Julian continued to study his information, his cheek sunk into the palm of one hand. "I don't see how."

"Then what--?"

"Physiology. It's got be physiological," he muttered aloud. "We've got to find the connection between these four people, and what differentiates them from all the others...."

"Two of them were brothers -- there could be a genetic component," Ptacek noted.

Bashir nodded thoughtfully. "I wouldn't be surprised." He glanced at Vak. "Follow up on that. Ask Kisch if there's any information on family members of the brothers -- if anyone else from the family contracted the disease, or is ill from it now."

"Right."

"The woman from Lakaria Province, too, if there's any information available. I know Parmak has no surviving family...." The human doctor leaned back, exhaling sharply. "No cure, yet. But we have survivors, we may have a solid lead on a vaccine. At least that's something," he finished introspectively. "At least that's something...."

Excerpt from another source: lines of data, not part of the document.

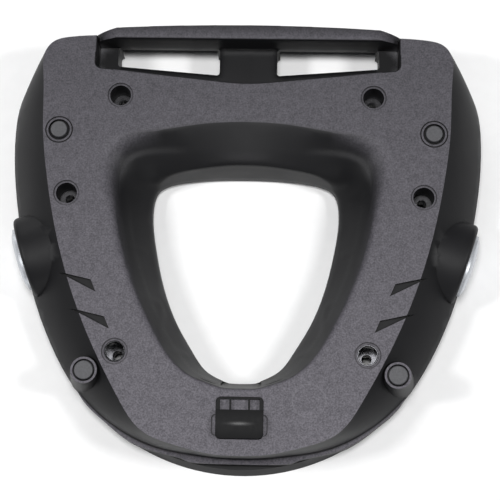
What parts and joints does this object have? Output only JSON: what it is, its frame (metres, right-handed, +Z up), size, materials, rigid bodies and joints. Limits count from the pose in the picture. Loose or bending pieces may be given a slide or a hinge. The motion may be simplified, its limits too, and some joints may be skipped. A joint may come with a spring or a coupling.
{
  "type": "top case mounting plate",
  "caption": "Hollow moulded plate that holds a motorbike top case: grained top face, dished opening, front hook windows, screw holes, rubber pads, rear catch and side badges.",
  "frame": {"origin": "middle of the overall box in plan, on the plane of the rim that the plate lies on", "axes": "+Z up toward the case, +Y toward the bar and the front of the bike, +X to the right seen from above with +Y away"},
  "size_m": [0.3176, 0.3008, 0.0475],
  "materials": {
    "black_plastic": "grained top face, smooth sides",
    "pad_rubber": "smooth",
    "bush_steel": "bright",
    "catch_plastic": "satin",
    "plain_steel": "zinc plated",
    "silver_plastic": "silver"
  },
  "bodies": {
    "root": {"plate_moulding": "black_plastic", "front_left_pad": "pad_rubber", "front_right_pad": "pad_rubber", "rear_left_pad": "pad_rubber", "rear_right_pad": "pad_rubber", "rear_left_bush": "bush_steel", "rear_right_bush": "bush_steel", "catch_block": "catch_plastic", "catch_plate": "plain_steel", "catch_screw_left": "plain_steel", "catch_screw_right": "plain_steel", "left_side_badge": "silver_plastic", "right_side_badge": "silver_plastic"}
  },
  "joints": []
}
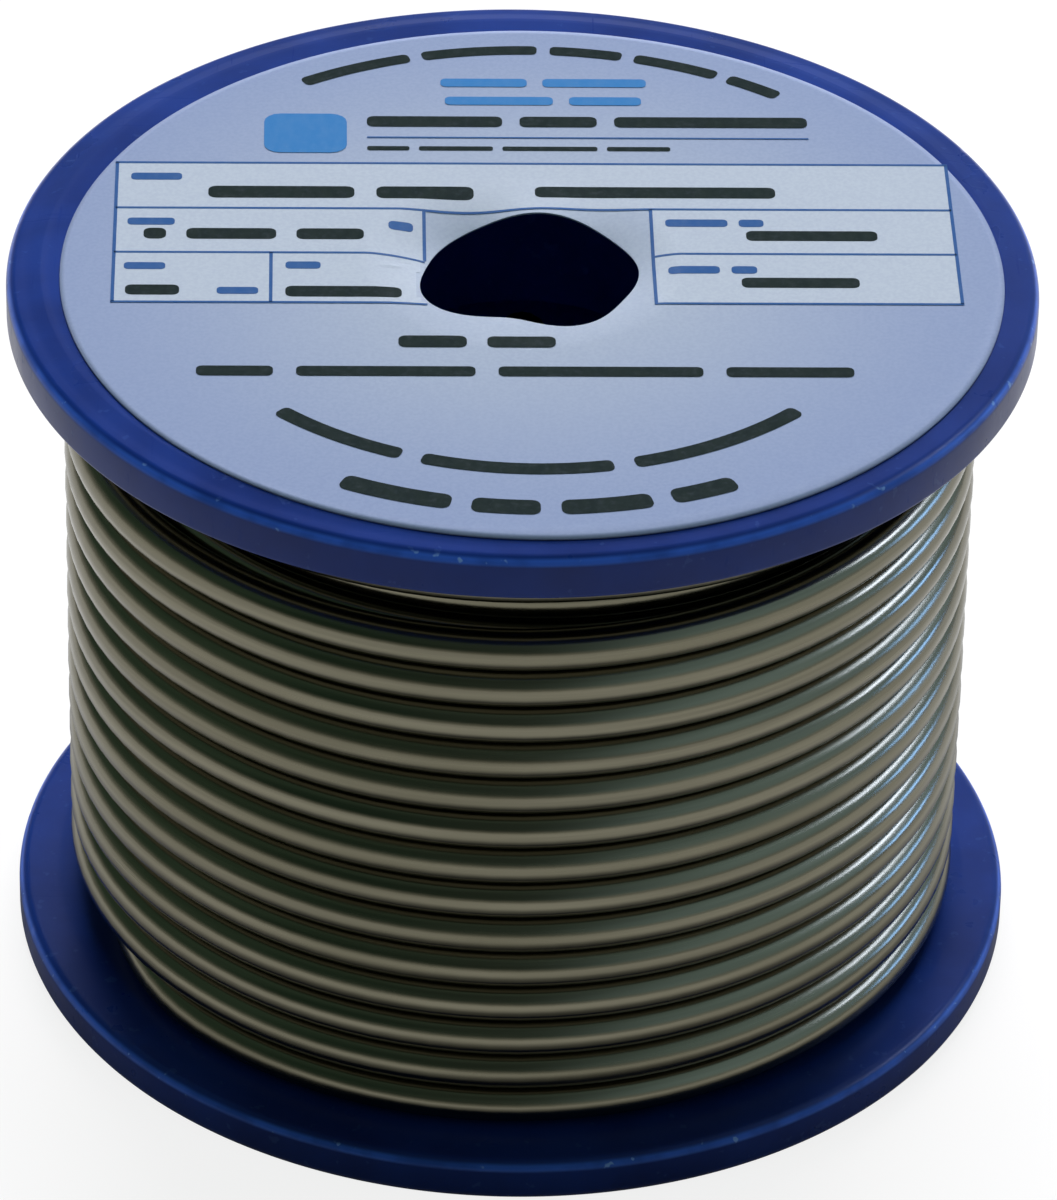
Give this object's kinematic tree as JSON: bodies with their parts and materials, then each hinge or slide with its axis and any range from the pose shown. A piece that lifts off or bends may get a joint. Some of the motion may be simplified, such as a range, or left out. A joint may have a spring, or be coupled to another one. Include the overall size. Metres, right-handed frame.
{
  "type": "solder wire spool",
  "caption": "Plastic reel of two flanges and a barrel, wound with level layers of cored solder wire, with a round paper label on its upper flange.",
  "frame": {"origin": "middle of the lower flange's outer face, on the reel's axis", "axes": "+Z along the reel's axis, from the lower flange to the labelled flange; -Y towards the side that the picture shows"},
  "size_m": [0.05, 0.05, 0.0385],
  "materials": {
    "reel_plastic": "blue moulded plastic, satin",
    "label_paper": "pale blue paper, matt",
    "solder": "drawn tin-lead solder, smooth",
    "flux": "amber rosin"
  },
  "bodies": {
    "root": {"upper_flange": "reel_plastic", "lower_flange": "reel_plastic", "barrel": "reel_plastic", "face_label": "label_paper", "winding_inner_layers": "solder", "winding_outer_layer": "solder", "wire_start_tail": "solder", "flux_core_1": "flux", "flux_core_2": "flux", "flux_core_3": "flux"}
  },
  "joints": []
}
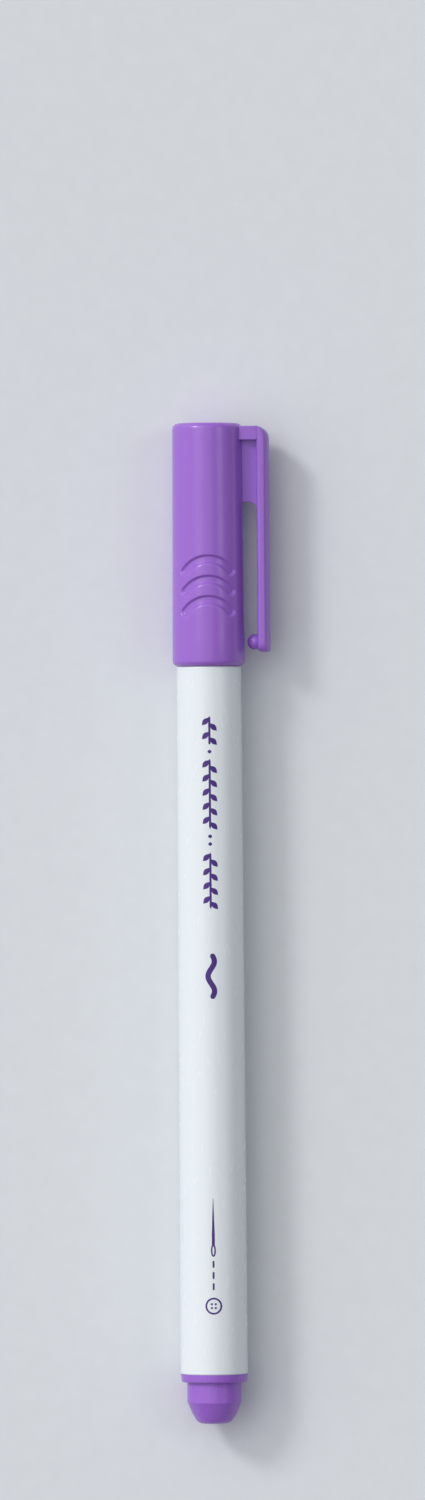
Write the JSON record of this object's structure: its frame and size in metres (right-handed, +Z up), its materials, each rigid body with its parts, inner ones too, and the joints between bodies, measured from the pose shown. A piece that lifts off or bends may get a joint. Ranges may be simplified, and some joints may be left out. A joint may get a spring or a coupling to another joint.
{
  "type": "fabric marking pen",
  "caption": "Slim round marking pen with a clip cap, arched grip recesses, a fibre nib in a stepped ferrule, and a plug at the rear.",
  "frame": {"origin": "centre of the small flat at the pen's rear end, on the pen's axis", "axes": "+Y along the pen's axis to the top of the cap, +X from the axis towards the pocket clip, +Z up as the pen lies flat with its grip recesses facing up and down"},
  "size_m": [0.0154, 0.1562, 0.0114],
  "materials": {
    "cap_plastic": "satin",
    "plug_plastic": "satin",
    "barrel_plastic": "gloss",
    "holder_plastic": "satin",
    "liner_plastic": "satin",
    "nib_fibre": "matte",
    "reservoir_fibre": "matte",
    "film": "gloss"
  },
  "bodies": {
    "barrel": {"barrel": "barrel_plastic", "nib_holder": "holder_plastic", "nib": "nib_fibre", "ink_reservoir": "reservoir_fibre", "reservoir_sleeve": "film", "end_plug": "plug_plastic"},
    "cap": {"cap_shell": "cap_plastic", "inner_cap": "liner_plastic"},
    "clip": {"cap_clip": "cap_plastic"}
  },
  "joints": [
    {"name": "cap_pull", "type": "slide", "parent": "barrel", "child": "cap", "axis": [0, 1, 0], "range_m": [0, 0.03]},
    {"name": "clip_flex", "type": "hinge", "parent": "cap", "child": "clip", "pos_m": [0.0085, 0.1429, 0], "axis": [0, 0, 1], "range_deg": [-1, 5], "stiffness_Nm_per_rad": 0.5}
  ]
}
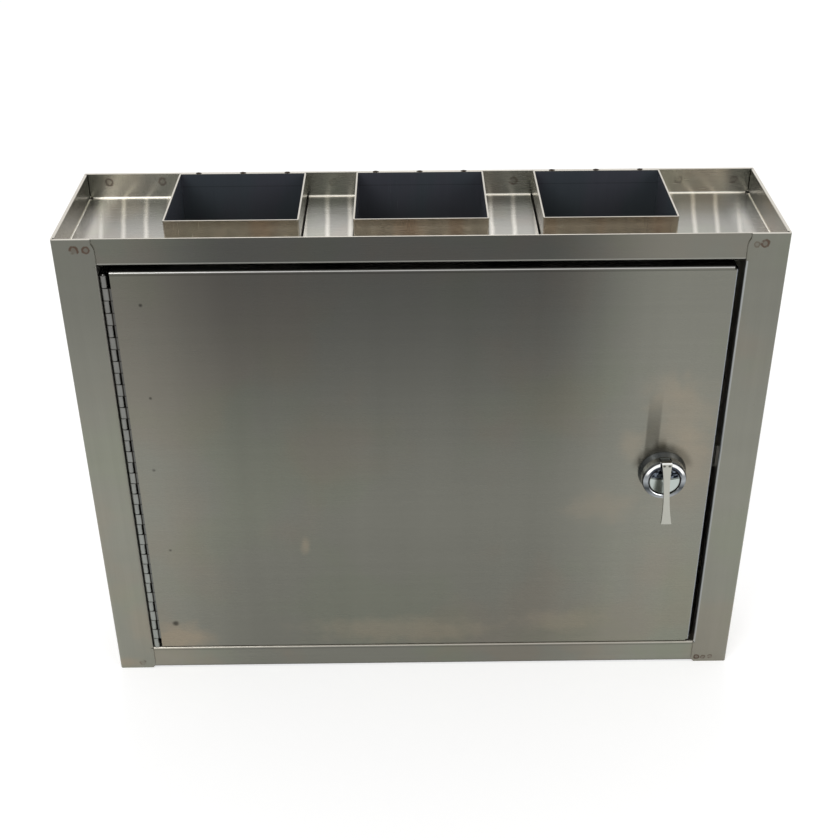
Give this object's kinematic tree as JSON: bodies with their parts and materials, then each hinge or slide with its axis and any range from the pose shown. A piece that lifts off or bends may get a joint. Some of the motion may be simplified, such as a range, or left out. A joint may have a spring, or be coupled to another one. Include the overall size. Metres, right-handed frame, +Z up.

"How long until Parmak and the others are fully recovered?"

"It'll be a couple days, I'm sure, before Parmak is really able to be up and around for any period of time. The disease was quite debilitating; it nearly killed him." As it killed so many others, was the unspoken completion. "The information from Laemit City and the Lakaria med team suggests the same for the other three."

Ptacek nodded her head, still scarcely able to believe it. "It's something," she repeated. "It's a start."